Scanning Node.js Readable Streams with pompelmi
Most file scanning happens after a file is already on disk. But many Node.js
pipelines never write to disk at all: S3 getObject returns a
Readable stream, HTTP responses are streams, and custom transform pipelines
can pipe data from one service to another without a single writeFileSync.
Scanning these in-flight bytes with pompelmi v1.3 required either buffering the
whole stream into a Buffer (memory overhead) or writing a temp file
yourself and cleaning it up (error-prone boilerplate). pompelmi v1.4.0 ships
scanStream() to handle both cases cleanly.
The solution: scanStream(stream, [options])
scanStream() accepts any Node.js Readable and returns
the same three typed verdict Symbols as scan() and scanBuffer():
const { scanStream, Verdict } = require('pompelmi');
const { Readable } = require('stream');
// Useful for S3 getObject, HTTP downloads, or any piped source
const stream = s3.getObject({ Bucket, Key }).createReadStream();
const result = await scanStream(stream);
if (result === Verdict.Malicious) throw new Error('Malware detected.');
if (result === Verdict.ScanError) console.warn('Scan incomplete.');
One validation error surfaces immediately as a rejected Promise:
stream must be a Readable— when the argument is not a Node.jsReadableinstance
If the stream itself emits an 'error' event during scanning,
that error is propagated as-is.
TCP mode vs local mode
scanStream() behaves differently depending on whether you provide
a host or port option.
TCP mode — no disk I/O
When host or port is set, the stream is piped
directly to a running clamd daemon using the ClamAV
INSTREAM protocol.

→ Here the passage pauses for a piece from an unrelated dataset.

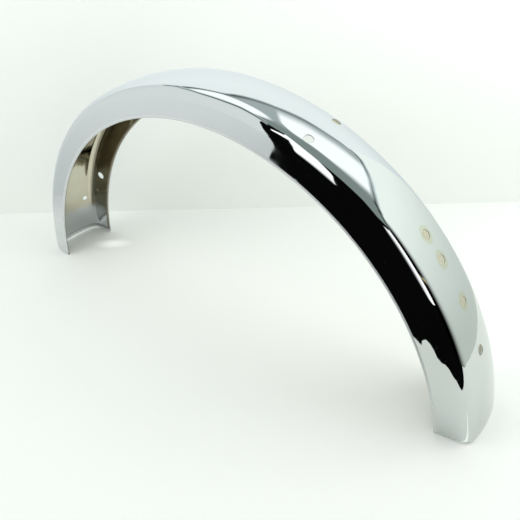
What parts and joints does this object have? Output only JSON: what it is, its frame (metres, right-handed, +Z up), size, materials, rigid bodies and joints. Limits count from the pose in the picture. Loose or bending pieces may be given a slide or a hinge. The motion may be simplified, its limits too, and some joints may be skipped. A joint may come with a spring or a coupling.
{
  "type": "moped rear mudguard",
  "caption": "Arched sheet-steel rear mudguard with a U-shaped section, rolled edges and holes for bolts, bright chrome outside and dull nickel inside.",
  "frame": {"origin": "on the floor under the middle of the arch, as it stands on its two ends", "axes": "+X along the moped towards the tail end, +Y across it, +Z up"},
  "size_m": [0.5978, 0.0756, 0.2792],
  "materials": {
    "chrome": "bright decorative chrome over nickel, dull and nickel-coloured inside"
  },
  "bodies": {
    "root": {"mudguard": "chrome"}
  },
  "joints": []
}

Each 'data' chunk is sent to
clamd prefixed with a 4-byte big-endian length header, terminated with four
zero bytes. No data is written to disk at any point — the bytes travel from
your Readable straight to clamd over TCP.
// clamd sidecar in Docker Compose or Kubernetes
const result = await scanStream(stream, {
host: '127.0.0.1',
port: 3310,
timeout: 30_000,
});
This is ideal for serverless functions, read-only containers, and pipelines that process S3 objects or HTTP downloads without touching the filesystem.

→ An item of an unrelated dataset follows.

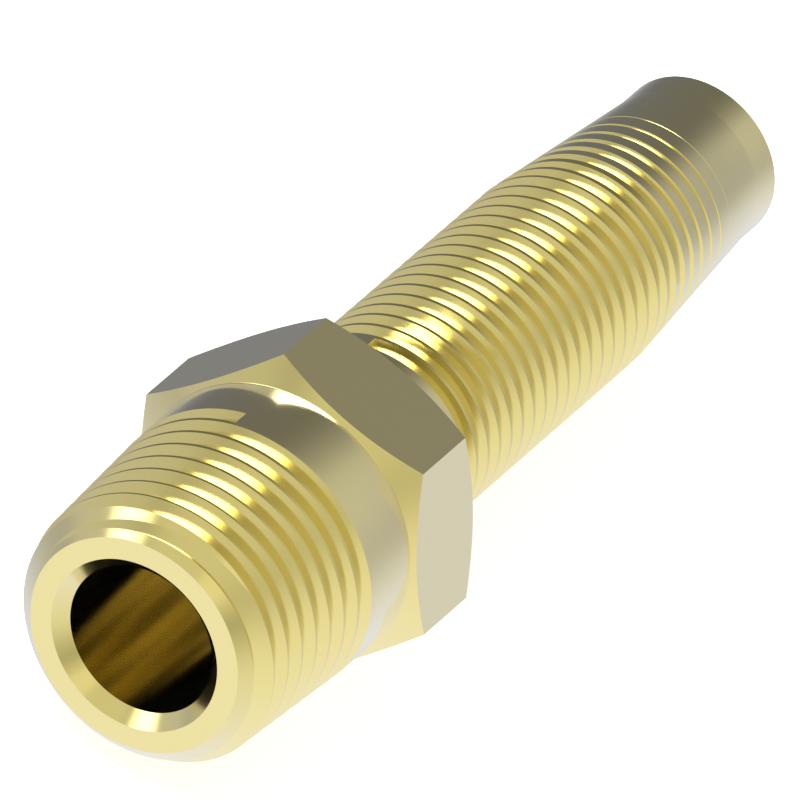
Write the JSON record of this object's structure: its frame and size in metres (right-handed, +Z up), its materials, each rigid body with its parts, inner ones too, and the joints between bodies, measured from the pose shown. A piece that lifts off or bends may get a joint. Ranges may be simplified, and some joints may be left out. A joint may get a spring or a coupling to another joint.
{
  "type": "pipe nipple",
  "caption": "Turned brass hose nipple with a tapered pipe thread, a wrench hexagon, a hose thread that runs out into a tapered tail, and a straight bore.",
  "frame": {"origin": "on the bore's axis, in the plane of the hexagon's back face, against which the hose's socket seats", "axes": "+X along the bore towards the hose end, -X towards the pipe thread's end face, +Z up and square to one flat of the hexagon, so the part lies on the opposite flat, and Y across two corners of the hexagon"},
  "size_m": [0.0624, 0.0206, 0.0178],
  "materials": {
    "brass": "bright turned brass"
  },
  "bodies": {
    "root": {"nipple_body": "brass"}
  },
  "joints": []
}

Local mode — temp file, auto-cleaned
Without host or port, pompelmi pipes the stream to
a randomly-named temp file under os.tmpdir(), calls
clamscan on it, and deletes the file in a finally
block — cleanup happens whether the scan succeeds, returns an error verdict,
or throws.
// Local clamscan — temp file created and deleted automatically const result = await scanStream(stream);
Scanning an S3 object stream
The AWS SDK v3 returns a Readable from GetObjectCommand.
Pass it directly to scanStream() — no buffering, no temp file.

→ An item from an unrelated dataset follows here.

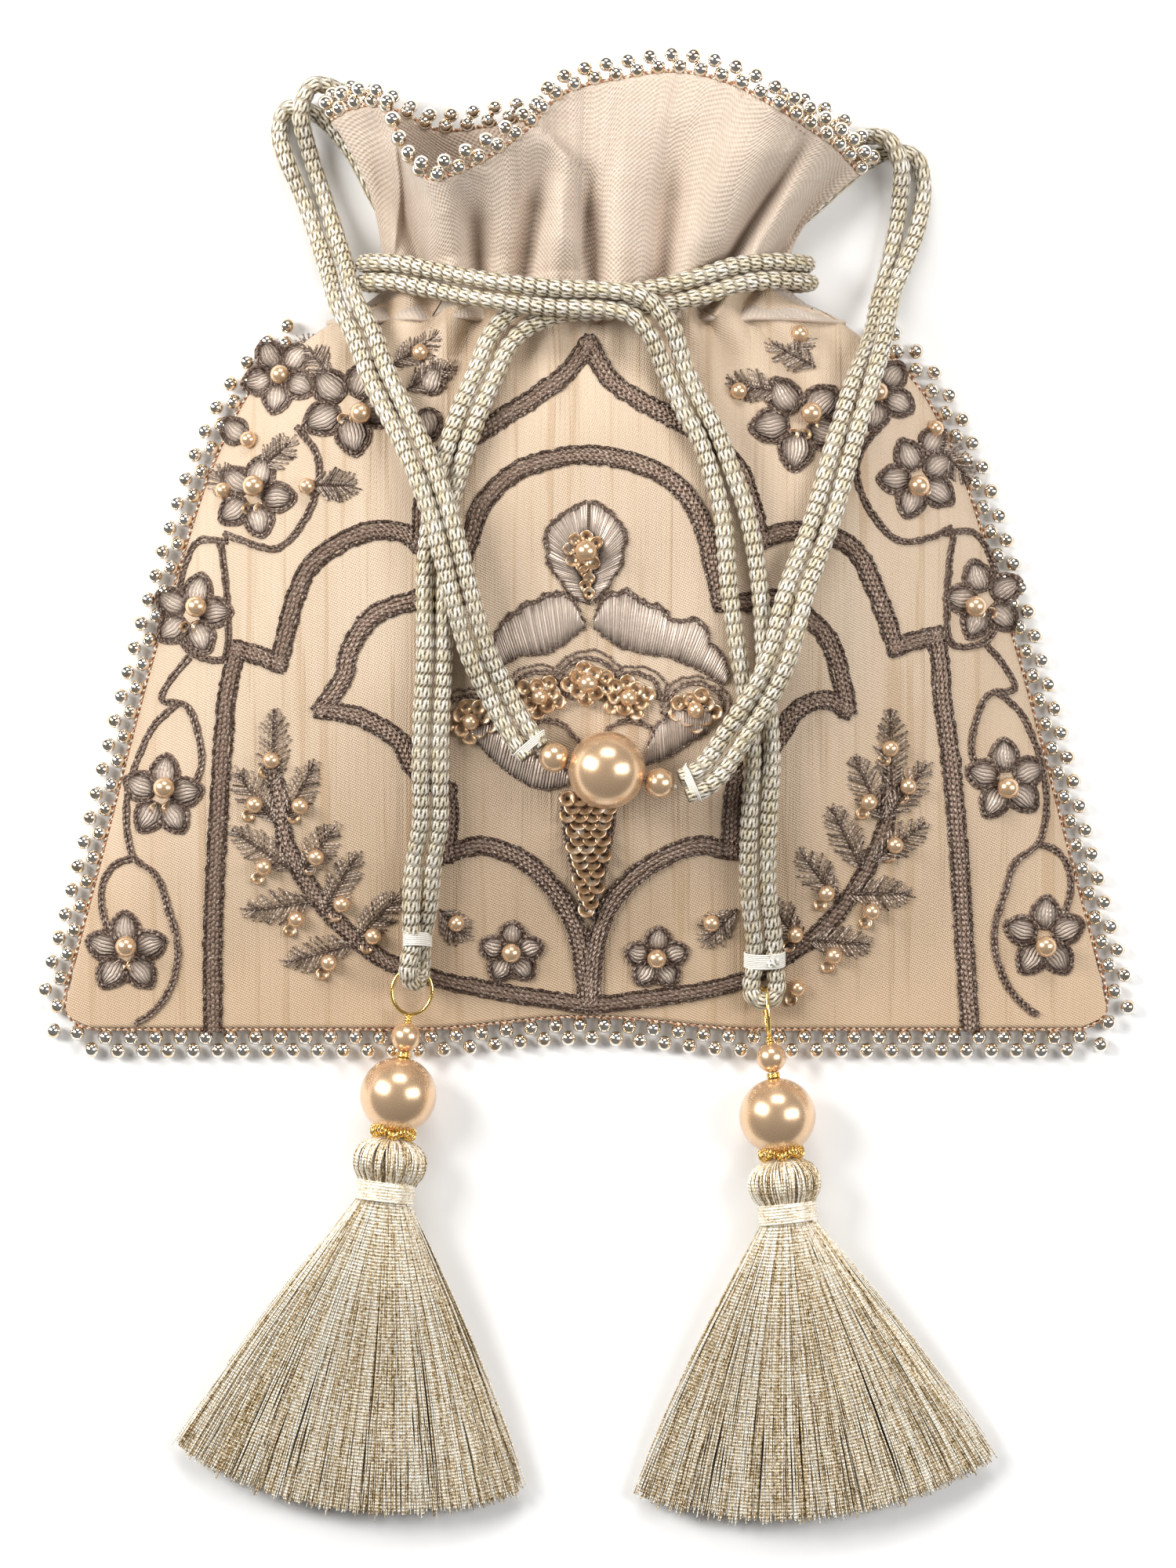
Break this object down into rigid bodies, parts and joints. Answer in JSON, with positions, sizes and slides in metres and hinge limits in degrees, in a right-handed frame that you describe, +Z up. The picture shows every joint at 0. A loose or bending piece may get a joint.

const { S3Client, GetObjectCommand } = require('@aws-sdk/client-s3');
const { scanStream, Verdict } = require('pompelmi');
const s3 = new S3Client({ region: 'us-east-1' });
async function scanS3Object(bucket, key) {
const { Body } = await s3.send(new GetObjectCommand({ Bucket: bucket, Key: key }));
const result = await scanStream(Body, {
host: '127.0.0.1',
port: 3310,
});
if (result === Verdict.Malicious) {
throw new Error(`Malware detected in s3://${bucket}/${key}`);
}
return result; // Verdict.Clean or Verdict.ScanError
}
Scanning an HTTP download stream
Node's https.get provides a Readable directly in the callback.
Scan it before writing to disk or forwarding downstream.
const https = require('https');
const { scanStream, Verdict } = require('pompelmi');
function scanHttpUrl(url) {
return new Promise((resolve, reject) => {
https.get(url, async (response) => {
try {
const result = await scanStream(response, {
host: '127.0.0.1',
port: 3310,
});
resolve(result);
} catch (err) {
reject(err);
}
}).on('error', reject);
});
}
const result = await scanHttpUrl('https://example.com/upload.pdf');
if (result === Verdict.Malicious) throw new Error('Malware detected in download.');
Full error handling
const { scanStream, Verdict } = require('pompelmi');
async function safeScanStream(stream) {
try {
const result = await scanStream(stream, {
host: process.env.CLAMD_HOST,
port: Number(process.env.CLAMD_PORT) || 3310,
});
if (result === Verdict.ScanError) {
console.warn('Scan incomplete — rejecting as precaution.');
return null;
}
return result; // Verdict.Clean or Verdict.Malicious
} catch (err) {
// Not a Readable, stream errored, clamd unreachable, etc.
console.error('Scan threw:', err.message);
return null;
}
}